- **TASK PROMPT**
Copy out each line exactly as it appears.
Begin
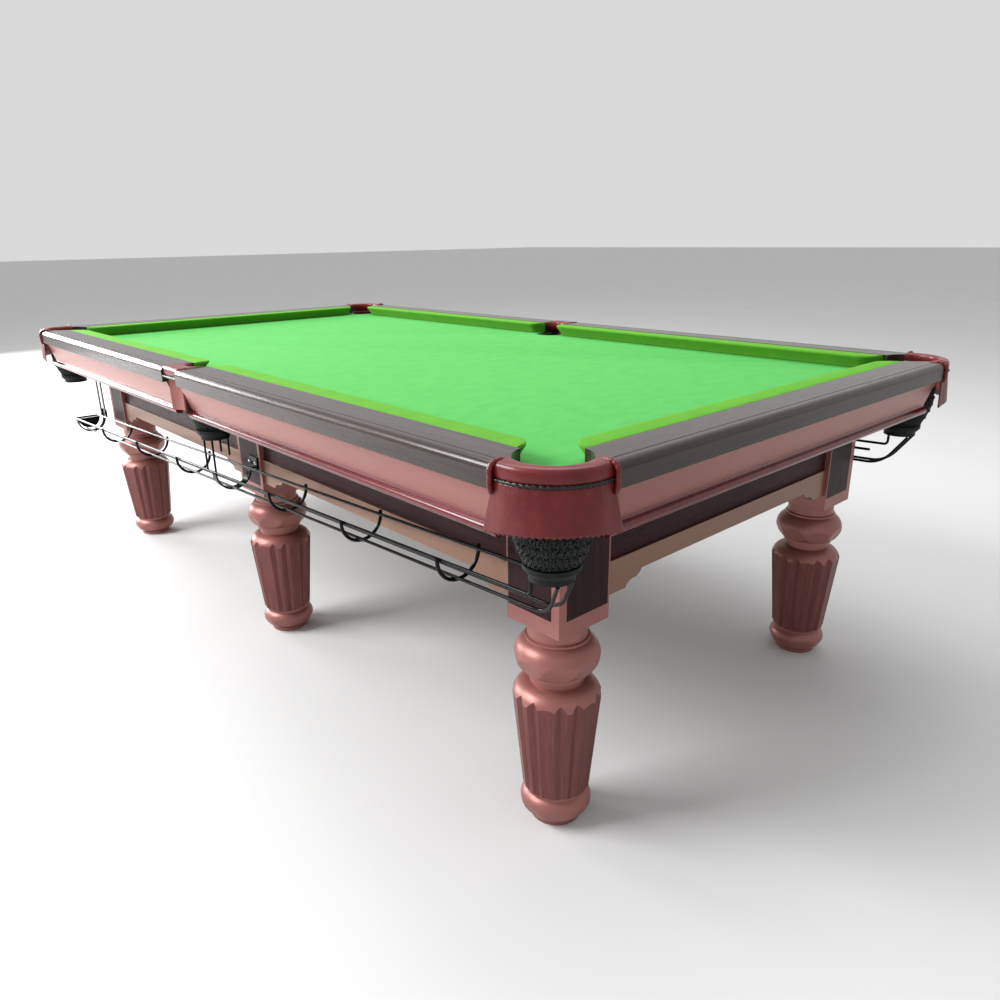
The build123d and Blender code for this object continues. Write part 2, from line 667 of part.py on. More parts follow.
with BuildPart(mode=Mode.PRIVATE) as leg_blank:
    with BuildSketch(Plane.XZ):
        with BuildLine():
            Polyline((0, BLOCK_FOOT), (0, LEG_SOLE), BASE_FOOT)
            ThreePointArc(BASE_FOOT, BASE_BELLY, BASE_TOP)
            Polyline(BASE_TOP, (BASE_TOP[0], BODY_FOOT[1] - STEP), BODY_FOOT, BODY_TOP)
            ThreePointArc(BODY_TOP, SHOULDER, WAIST)
            under_torus = TORUS_FOOT[1] - STEP
            Polyline(WAIST, (WAIST[0], under_torus), (TORUS_FOOT[0], under_torus), TORUS_FOOT)
            ThreePointArc(TORUS_FOOT, TORUS_BELLY, TORUS_TOP)
            collar = TORUS_TOP[1] + COLLAR_HEIGHT
            Polyline(
                TORUS_TOP, (COLLAR_RADIUS, collar - STEP), (COLLAR_RADIUS, collar - STEP / 3),
                (NECK_RADIUS, collar), (NECK_RADIUS, BLOCK_FOOT), (0, BLOCK_FOOT),
            )
        make_face()
    revolve(axis=Axis.Z)
    with BuildSketch(Plane.XY.offset(BLOCK_FOOT)):
        Rectangle(BLOCK, BLOCK)
    extrude(amount=SLATE_FOOT - BLOCK_FOOT)
    # Broad flats and pairs of V flutes run out through the body's shoulder.
    cut_length = FLUTE_TOP - FLUTE_FOOT
    for index in range(FLAT_COUNT):
        middle = 360 * index / FLAT_COUNT
        flat_share = 1 - FLAT_DEPTH / BODY_TOP[0]
        with BuildSketch(body_cut_plane(radians(middle), flat_share, FLUTE_FOOT)):
            Rectangle(2 * FLAT_REACH, CUT_REACH, align=(Align.CENTER, Align.MAX))
        extrude(amount=cut_length, mode=Mode.SUBTRACT)
        flute_share = 1 - FLUTE_DEPTH / BODY_TOP[0]
        wing = CUT_REACH * FLUTE_SPREAD
        for side in (-1, 1):
            turn = radians(middle + side * FLUTE_TURN)
            with BuildSketch(body_cut_plane(turn, flute_share, FLUTE_FOOT)):
                with BuildLine():
                    Polyline((0, 0), (-wing, -CUT_REACH), (wing, -CUT_REACH), close=True)
                make_face()
            extrude(amount=cut_length, mode=Mode.SUBTRACT)
    # Flat oval facets on the undersides of the two turned rings.
    for foot, belly, top, depth in (
        (TORUS_FOOT, TORUS_BELLY, TORUS_TOP, UPPER_FACET_DEPTH),
        (BASE_FOOT, BASE_BELLY, BASE_TOP, BASE_FACET_DEPTH),
    ):
        facet_r, facet_z = facet_centre(foot, belly, top, depth)
        tilt = radians(FACET_TILT)
        for index in range(FACET_COUNT):
            turn = radians(360 * index / FACET_COUNT)
            facet_plane = Plane(
                origin=(facet_r * cos(turn), facet_r * sin(turn), facet_z),
                x_dir=(-sin(turn), cos(turn), 0),
                z_dir=(cos(tilt) * cos(turn), cos(tilt) * sin(turn), -sin(tilt)),
            )
            with BuildSketch(facet_plane):
                Rectangle(belly[0], belly[1] - foot[1])
            extrude(amount=2 * depth, mode=Mode.SUBTRACT)
    # Well for the levelling foot's threaded insert and stud.
    with BuildSketch(Plane.XY.offset(LEG_SOLE)):
        Circle(INSERT_RADIUS)
    extrude(amount=INSERT_LENGTH, mode=Mode.SUBTRACT)
    with BuildSketch(Plane.XY.offset(LEG_SOLE)):
        Circle(STUD_RADIUS + STUD_CLEARANCE)
    extrude(amount=STUD_LENGTH + STUD_WELL, mode=Mode.SUBTRACT)


def inlay_places(sx, sy):
    """Faces that carry an inlay: (centre x, centre y, along X?) for one leg."""
    shift = (INLAY_BORDER - INLAY_MARGIN) / 2
    depth = HALF_BLOCK - INLAY_THICKNESS / 2
    places = [(sx * (LEG_X - shift), sy * (LEG_Y + depth), True)]
    if sx:
        places.append((sx * (LEG_X + depth), sy * (LEG_Y - shift), False))
    return places


INLAY_WIDTH = BLOCK - INLAY_BORDER - INLAY_MARGIN
INLAY_FOOT = BLOCK_FOOT + INLAY_RISE


def inlay_boards(places):
    """Thin boards let into the faces of a leg's block."""
    with BuildPart(mode=Mode.PRIVATE) as boards:
        with BuildSketch(Plane.XY.offset(INLAY_FOOT)):
            for x, y, along_x in places:
                size = (INLAY_WIDTH, INLAY_THICKNESS) if along_x else (INLAY_THICKNESS, INLAY_WIDTH)
                with Locations((x, y)):
                    Rectangle(*size)
        extrude(amount=SLATE_FOOT - INLAY_FOOT)
    return boards.part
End
- **ANSWER TO THE TASK**
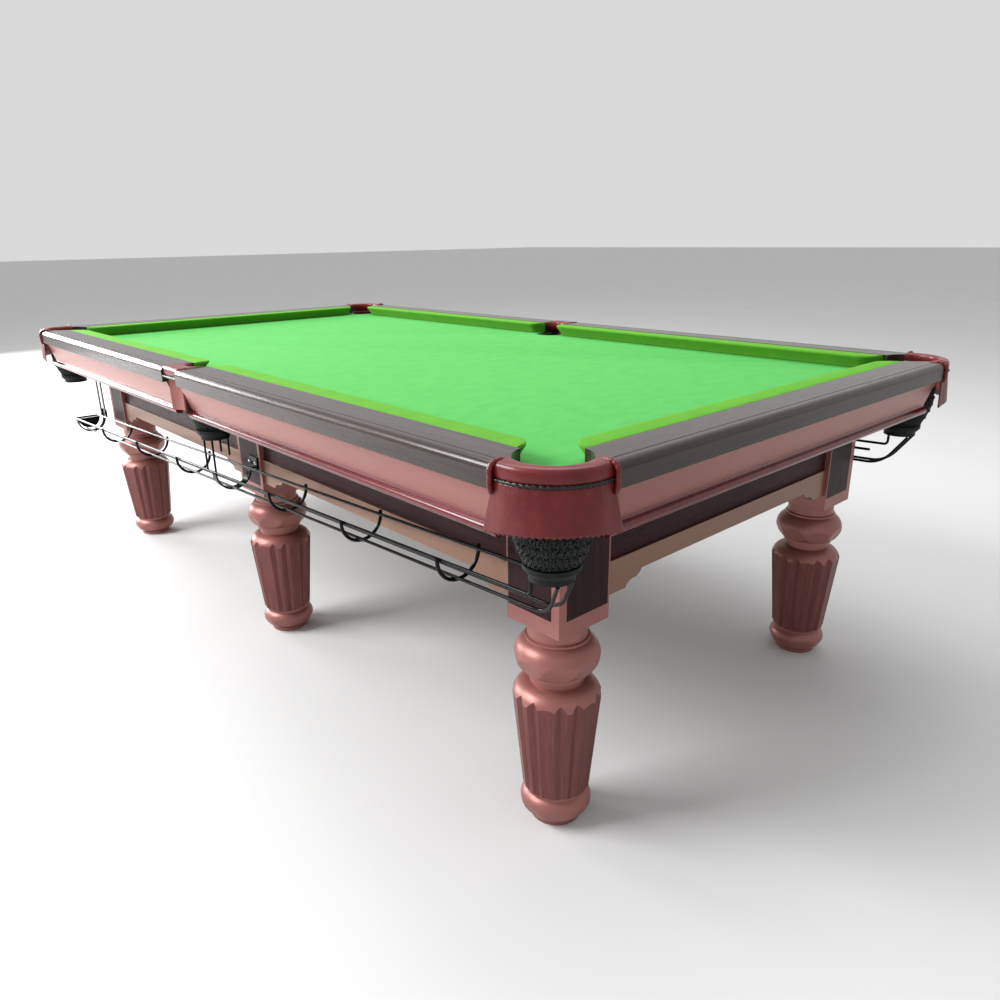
The build123d and Blender code for this object continues. Write part 2, from line 667 of part.py on. More parts follow.
with BuildPart(mode=Mode.PRIVATE) as leg_blank:
    with BuildSketch(Plane.XZ):
        with BuildLine():
            Polyline((0, BLOCK_FOOT), (0, LEG_SOLE), BASE_FOOT)
            ThreePointArc(BASE_FOOT, BASE_BELLY, BASE_TOP)
            Polyline(BASE_TOP, (BASE_TOP[0], BODY_FOOT[1] - STEP), BODY_FOOT, BODY_TOP)
            ThreePointArc(BODY_TOP, SHOULDER, WAIST)
            under_torus = TORUS_FOOT[1] - STEP
            Polyline(WAIST, (WAIST[0], under_torus), (TORUS_FOOT[0], under_torus), TORUS_FOOT)
            ThreePointArc(TORUS_FOOT, TORUS_BELLY, TORUS_TOP)
            collar = TORUS_TOP[1] + COLLAR_HEIGHT
            Polyline(
                TORUS_TOP, (COLLAR_RADIUS, collar - STEP), (COLLAR_RADIUS, collar - STEP / 3),
                (NECK_RADIUS, collar), (NECK_RADIUS, BLOCK_FOOT), (0, BLOCK_FOOT),
            )
        make_face()
    revolve(axis=Axis.Z)
    with BuildSketch(Plane.XY.offset(BLOCK_FOOT)):
        Rectangle(BLOCK, BLOCK)
    extrude(amount=SLATE_FOOT - BLOCK_FOOT)
    # Broad flats and pairs of V flutes run out through the body's shoulder.
    cut_length = FLUTE_TOP - FLUTE_FOOT
    for index in range(FLAT_COUNT):
        middle = 360 * index / FLAT_COUNT
        flat_share = 1 - FLAT_DEPTH / BODY_TOP[0]
        with BuildSketch(body_cut_plane(radians(middle), flat_share, FLUTE_FOOT)):
            Rectangle(2 * FLAT_REACH, CUT_REACH, align=(Align.CENTER, Align.MAX))
        extrude(amount=cut_length, mode=Mode.SUBTRACT)
        flute_share = 1 - FLUTE_DEPTH / BODY_TOP[0]
        wing = CUT_REACH * FLUTE_SPREAD
        for side in (-1, 1):
            turn = radians(middle + side * FLUTE_TURN)
            with BuildSketch(body_cut_plane(turn, flute_share, FLUTE_FOOT)):
                with BuildLine():
                    Polyline((0, 0), (-wing, -CUT_REACH), (wing, -CUT_REACH), close=True)
                make_face()
            extrude(amount=cut_length, mode=Mode.SUBTRACT)
    # Flat oval facets on the undersides of the two turned rings.
    for foot, belly, top, depth in (
        (TORUS_FOOT, TORUS_BELLY, TORUS_TOP, UPPER_FACET_DEPTH),
        (BASE_FOOT, BASE_BELLY, BASE_TOP, BASE_FACET_DEPTH),
    ):
        facet_r, facet_z = facet_centre(foot, belly, top, depth)
        tilt = radians(FACET_TILT)
        for index in range(FACET_COUNT):
            turn = radians(360 * index / FACET_COUNT)
            facet_plane = Plane(
                origin=(facet_r * cos(turn), facet_r * sin(turn), facet_z),
                x_dir=(-sin(turn), cos(turn), 0),
                z_dir=(cos(tilt) * cos(turn), cos(tilt) * sin(turn), -sin(tilt)),
            )
            with BuildSketch(facet_plane):
                Rectangle(belly[0], belly[1] - foot[1])
            extrude(amount=2 * depth, mode=Mode.SUBTRACT)
    # Well for the levelling foot's threaded insert and stud.
    with BuildSketch(Plane.XY.offset(LEG_SOLE)):
        Circle(INSERT_RADIUS)
    extrude(amount=INSERT_LENGTH, mode=Mode.SUBTRACT)
    with BuildSketch(Plane.XY.offset(LEG_SOLE)):
        Circle(STUD_RADIUS + STUD_CLEARANCE)
    extrude(amount=STUD_LENGTH + STUD_WELL, mode=Mode.SUBTRACT)


def inlay_places(sx, sy):
    """Faces that carry an inlay: (centre x, centre y, along X?) for one leg."""
    shift = (INLAY_BORDER - INLAY_MARGIN) / 2
    depth = HALF_BLOCK - INLAY_THICKNESS / 2
    places = [(sx * (LEG_X - shift), sy * (LEG_Y + depth), True)]
    if sx:
        places.append((sx * (LEG_X + depth), sy * (LEG_Y - shift), False))
    return places


INLAY_WIDTH = BLOCK - INLAY_BORDER - INLAY_MARGIN
INLAY_FOOT = BLOCK_FOOT + INLAY_RISE


def inlay_boards(places):
    """Thin boards let into the faces of a leg's block."""
    with BuildPart(mode=Mode.PRIVATE) as boards:
        with BuildSketch(Plane.XY.offset(INLAY_FOOT)):
            for x, y, along_x in places:
                size = (INLAY_WIDTH, INLAY_THICKNESS) if along_x else (INLAY_THICKNESS, INLAY_WIDTH)
                with Locations((x, y)):
                    Rectangle(*size)
        extrude(amount=SLATE_FOOT - INLAY_FOOT)
    return boards.part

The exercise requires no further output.